Tuesday's decision outlined Judge Young's rationale for ordering Friday that ICE must pay for the facility to test all of the federal immigration detainees in its care, as well as all jail employees, and that the facility must halt taking in new detainees.
"The detainees have demonstrated at least three cavernous holes in the government's mitigation strategy — holes it has obstinately refused to plug throughout this litigation," Young wrote.
The judge said Bristol County Sheriff Thomas Hodgson and jail supervisor Steven J. Souza, along with federal attorneys responding to the detainees' request for release, offered a "wholesale blockade on bail," without an alternative plan to reduce the jail population to a safe number that could accommodate social distancing.
The court compared the government's bail refusals to Herman Melville's character Bartleby, the Scrivener, "who met every reasonable request with a firm 'I would prefer not to,'" and said it was "beyond the realm of reason" to think the jail was impregnable to the virus.
Judge Young's order found that the detainees' case met the bar for the preliminary injunction for testing and barring new immigration admissions to the facility.
"Keeping individuals confined closely together in the presence of a potentially lethal virus, while neither knowing who is carrying it nor taking effective measures to find out, likely displays deliberate indifference to a substantial risk of serious harm," the judge wrote.
The judge found that the harms faced by detainees far outweighed the supposed harm to the government of testing everyone or releasing some inmates on bail.
"Even the government's 'outward' protective duties of custody, those it owes to the public at large, are jeopardized by locking up as many inmates as possible," Judge Young said. "The virus, if allowed to thrive in the detention centers, will migrate back into our neighborhoods."
On Friday, Hodgson pledged to ask the U.S. Department of Justice to seek an emergency stay of the court's decision, which the sheriff derided as "far exceeding" Judge Young's authority.
A spokeswoman for the U.S. attorney's office defending the habeas case declined to comment on Monday.

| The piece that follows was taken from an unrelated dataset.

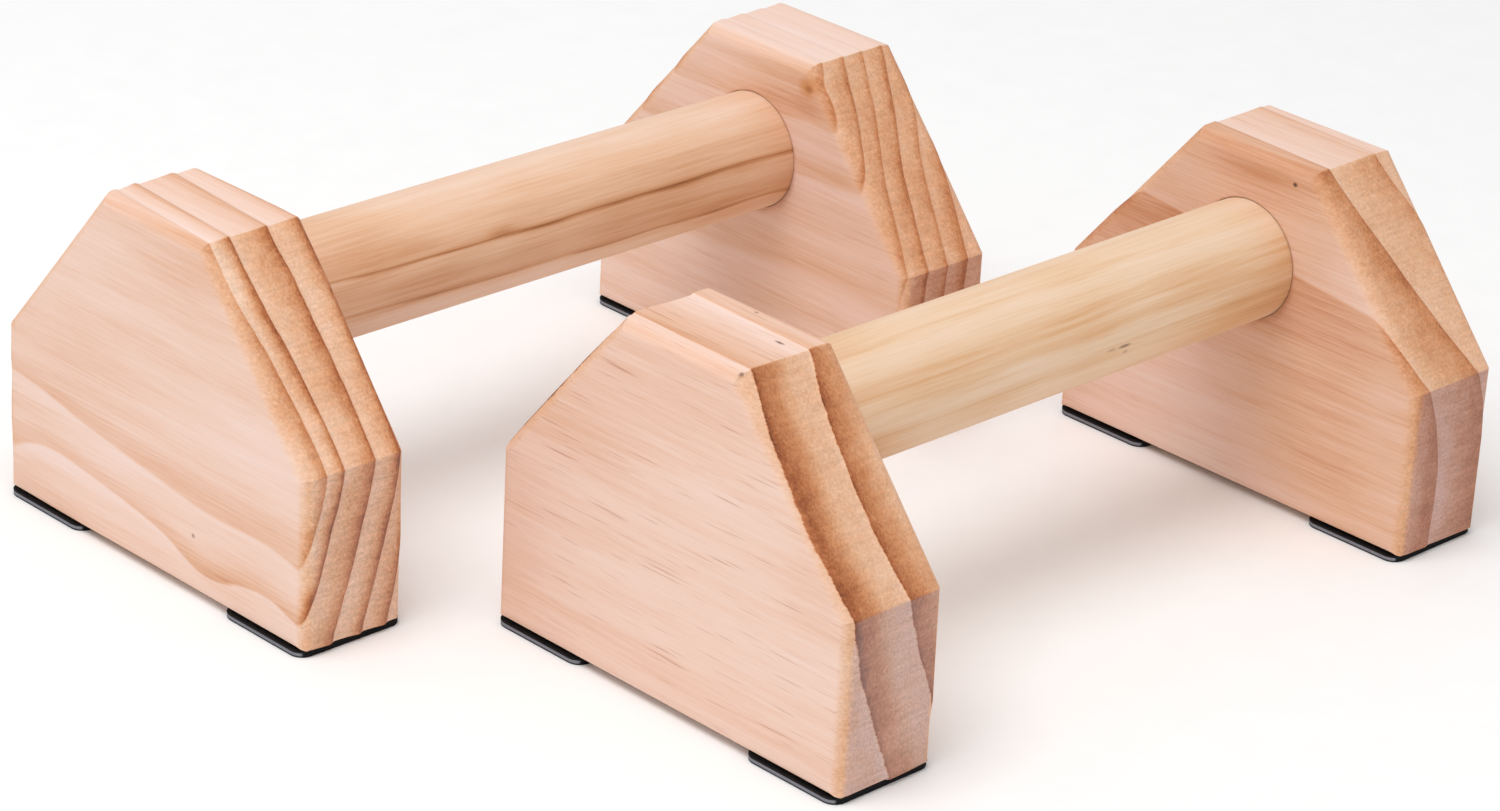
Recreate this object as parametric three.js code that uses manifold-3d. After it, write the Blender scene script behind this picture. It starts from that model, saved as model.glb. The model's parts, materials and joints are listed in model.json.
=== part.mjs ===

Representatives for Hodgson were not immediately available for comment.
The case is one of several prisoner release actions pending in Massachusetts. During a hearing in a separate federal suit on Tuesday, lawyers for inmates serving time at the Federal Medical Center in Devens argued that the 800 or so inmates seeking to thin out the prison's population should be treated as a class.

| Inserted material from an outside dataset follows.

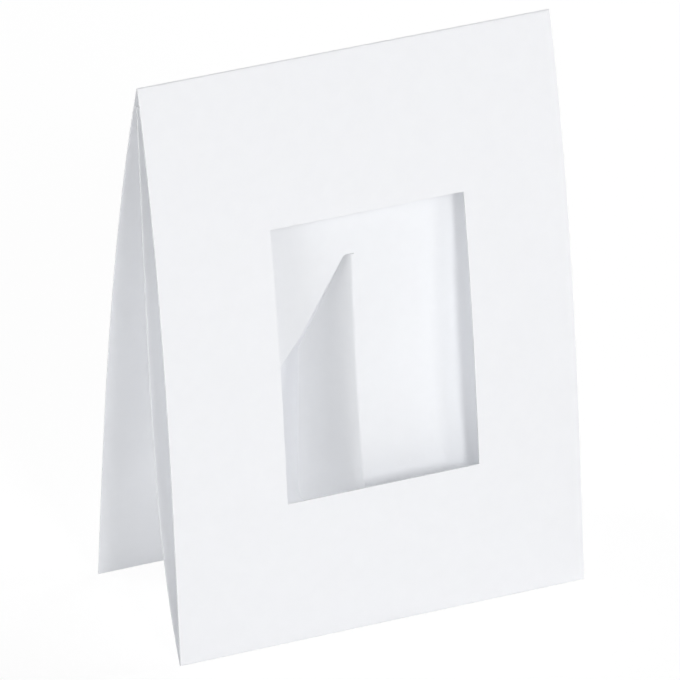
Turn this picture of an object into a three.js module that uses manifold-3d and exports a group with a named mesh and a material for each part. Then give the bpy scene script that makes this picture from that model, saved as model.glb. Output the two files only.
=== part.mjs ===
// A photo frame folded from one die-cut sheet of white card.
// The sheet runs from the foot of the back leaf up over the top crease, down the front panel with its
// window, round the bottom crease, and up behind the window as a liner. A strut cut out of the liner
// is bent back on its score. X is to the right, Y to the back, Z up. Lengths in mm, angles in degrees.
import * as THREE from "three";
import { mergeVertices } from "three/addons/utils/BufferGeometryUtils.js";
import Module from "manifold-3d";

// The sheet
const CARD_WIDTH = 125;
const CARD_THICKNESS = 0.35;
const FRONT_LENGTH = 169.2; // along the card from crease to crease
const BACK_LENGTH = 170.6; // from the top crease to the foot
const CREASE_INNER_RADIUS = 0.1;

// How the card stands: the feet spread, and each leaf is bowed by the turn between its two ends.
// The power says where the turn lies: 1 spreads it evenly, more gathers it at one end.
const FOOT_SPREAD = 58.7;
const FRONT_TURN = 11.6;
const FRONT_TURN_POWER = 1.9;
const BACK_TURN = 13.4;
const BACK_TURN_POWER = 1.75;
const LINER_TURN = 23.2;
const LINER_TURN_POWER = 4;
const LINER_TOP_CLEARANCE = 5; // the liner's top edge hangs free this far below the top crease

// The window in the front panel
const WINDOW_WIDTH = 58.9;
const WINDOW_HEIGHT = 81.1;
const WINDOW_FROM_LEFT = 34.75;
const WINDOW_FROM_CREASE = 41.75; // along the panel from the bottom crease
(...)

Jessie J. Rossman of the ACLU of Massachusetts told Senior U.S. District Judge George A. O'Toole that class certification is proper for the group's claims that the federal Bureau of Prisons is failing in its duty to keep inmates safe by ensuring that social distancing is possible.

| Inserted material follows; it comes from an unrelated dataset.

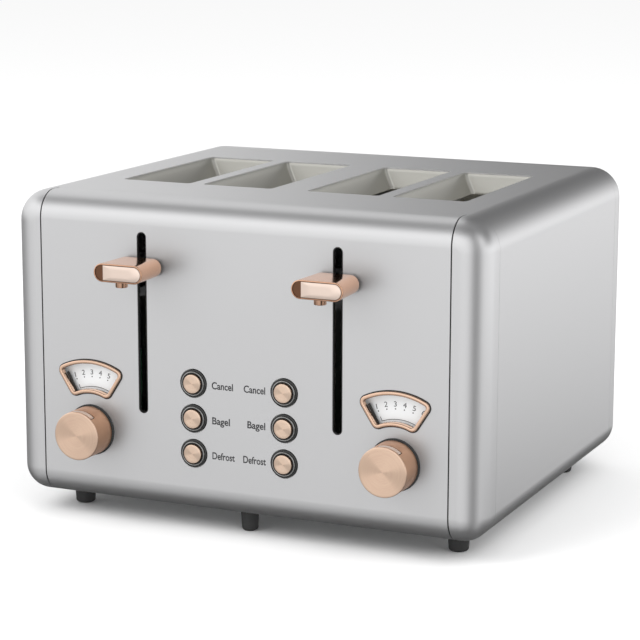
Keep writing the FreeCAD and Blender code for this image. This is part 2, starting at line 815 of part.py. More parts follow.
def make_handle(side, sign):
    """Lever handle, tapering towards the panel, with a recessed face and the plate set in it."""
    lever = f"{sign} * lever_x"
    body = new_body("HandleBlock", (lever, "front_y - handle_gap", "lever_z"))
    rise = ("-handle_height / 2", "handle_height / 2")
    back = rectangle(("-(handle_width - handle_taper) / 2", "(handle_width - handle_taper) / 2"), rise)
    front = rectangle(("-handle_width / 2", "handle_width / 2"), rise)
    near = draw_polygon(empty_sketch(body, "XZ_Plane", "HandleBack"), back)
    far = draw_polygon(empty_sketch(body, "XZ_Plane", "HandleFront"), front)
    bind(far, "AttachmentOffset.Base.z", "handle_reach - handle_gap")
    loft = body.newObject("PartDesign::AdditiveLoft", "HandleLoft")
    loft.Profile = near
    loft.Sections = [far]
    depth = number("handle_reach - handle_gap")
    blend(body, loft, "handle_round", lambda edge: edge.BoundBox.YLength > depth - 0.5)
    half = "handle_width / 2 - handle_rim"
    rise = ("lever_z - handle_height / 2 + handle_rim", "lever_z + handle_height / 2 - handle_rim")
    face = ("front_y - handle_reach", "front_y - handle_reach + handle_rim")
    recess = slit("HandleRecess", (f"{lever} - ({half})", f"{lever} + {half}"), face, rise, "x")
    hollowed = cut("HandleShell", body, [recess])
    stub_top = "lever_z - handle_height / 2 - stub_drop"
    stub = cylinder("HandleStub", "stub_radius", "stub_drop + handle_taper",
                    (lever, "front_y - handle_reach + stub_setback", stub_top))
    keep(merge("Handle", [hollowed, stub]), f"lever_handle_{side}")
    start = (f"{lever} - handle_width / 2 + inlay_start",
             f"{lever} + {half} - handle_height / 2 + handle_rim")
    flat = block("InlayPlate", start, face, (f"{rise[0]} + window_gap", f"{rise[1]} - window_gap"))
    tip = cylinder("InlayTip", "handle_height / 2 - handle_rim - window_gap", "handle_rim",
                   (start[1], face[0], "lever_z"), ALONG_Y)
    keep(merge("Inlay", [flat, tip]), f"lever_inlay_{side}")


def make_carriage(side, sign):
    """Carriage behind the panel: stem through the slot, cross bar and a boss on the guide rod."""
    lever = f"{sign} * lever_x"
    reach = "(slot_outer_x - slot_inner_x) / 2 + rack_bar"
    rise = ("lever_z - carriage_height / 2", "lever_z + carriage_height / 2")
    depth = ("carriage_y", "carriage_y + carriage_depth")
    middle = "(slot_outer_x + slot_inner_x) / 2"
    width = (f"{sign} * {middle} - ({reach})", f"{sign} * {middle} + {reach}")
    bar = block("CarriageBar", width, depth, rise)
    boss_half = "(guide_radius + 3)"
    boss = block("CarriageBoss", (f"{lever} - {boss_half}", f"{lever} + {boss_half}"), depth,
                 ("lever_z - carriage_boss / 2", "lever_z + carriage_boss / 2"))
    stem = block("CarriageStem", (f"{lever} - stem_width / 2", f"{lever} + stem_width / 2"),
                 ("front_y - handle_gap", "carriage_y"),
                 ("lever_z - stem_height / 2", "lever_z + stem_height / 2"))
    bore = cylinder("CarriageBore", "guide_radius + running_gap", "carriage_boss + 2",
                    (lever, "guide_y", "lever_z - carriage_boss / 2 - 1"))
    keep(cut("Carriage", merge("CarriageSolid", [bar, boss, stem]), [bore]), f"lever_carriage_{side}")


def make_racks(side, sign):
    """Bread racks, one per slot: a bar with cross fingers, and the neck that hangs it from the carriage."""
    start = "carriage_y + carriage_depth"
    first = f"slot_mid_y - (finger_count - 1) * finger_pitch / 2 - ({start}) - rack_neck"
    length = f"chassis_rear_y + chassis_thickness + 2 - ({start}) - rack_neck"
    for spot, centre in (("inner", "slot_inner_x"), ("outer", "slot_outer_x")):
        middle = f"{sign} * {centre}"
        rise = ("rack_z", "rack_z + rack_drop + carriage_height / 2")
        neck = block("RackNeck", (f"{middle} - rack_thickness / 2", f"{middle} + rack_thickness / 2"),
                     (start, f"{start} + rack_neck"), rise)
        body = new_body("Rack", (middle, f"{start} + rack_neck", "rack_z"))
        outline = empty_sketch(body, "YZ_Plane", "RackBar")
        draw_polygon(outline, rectangle(("0", length), ("0", "rack_bar")))
        pad(body, outline, "rack_thickness", both_ways=True)
        sketch = empty_sketch(body, "YZ_Plane", "Finger")
        draw_circle(sketch, first, "rack_bar - finger_radius", "finger_radius")
        finger = pad(body, sketch, "finger_span", both_ways=True)
        repeat(body, finger, sketch, "H_Axis", "(finger_count - 1) * finger_pitch", "finger_count")
        keep(gather("RackParts", [neck, body]), f"bread_rack_{side}_{spot}")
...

Rossman told the court that the bureau is dragging its feet on releasing inmates to home confinement and medical parole due to its own "self-imposed requirements" for the two forms of relief.
Lawyers for the government opposed the request for class certification, saying the inmates at Devens are too different to be served by a single class under a single question of law.
The detainees in the Bristol County case are represented by Ivan Espinoza-Madrigal, Oren N. Nimni, Oren M. Sellstrom and Lauren Sampson of Lawyers for Civil Rights and Reena Parikh, Muneer Ahmad and Michael J. Wishnie of Yale Law School.
The government is represented by Thomas E. Kanwit and Michael P. Sady of the U.S. Attorney's Office for the District of Massachusetts.
The case is Savino et al. v. Hodgson et al., case number 1:20-cv-10617, in the U.S. District Court for the District of Massachusetts.
The inmates in the Devens case are represented by Jessie J. Rossman of the ACLU of Massachusetts.
FMC Devens and the Bureau of Prisons are represented by Eve A. Piemonte of the U.S. Attorney's Office for the District of Massachusetts.
The case is Grinis et al. v. Spaulding et al., case number 1:20-cv-10738, in the U.S. District Court for the District of Massachusetts.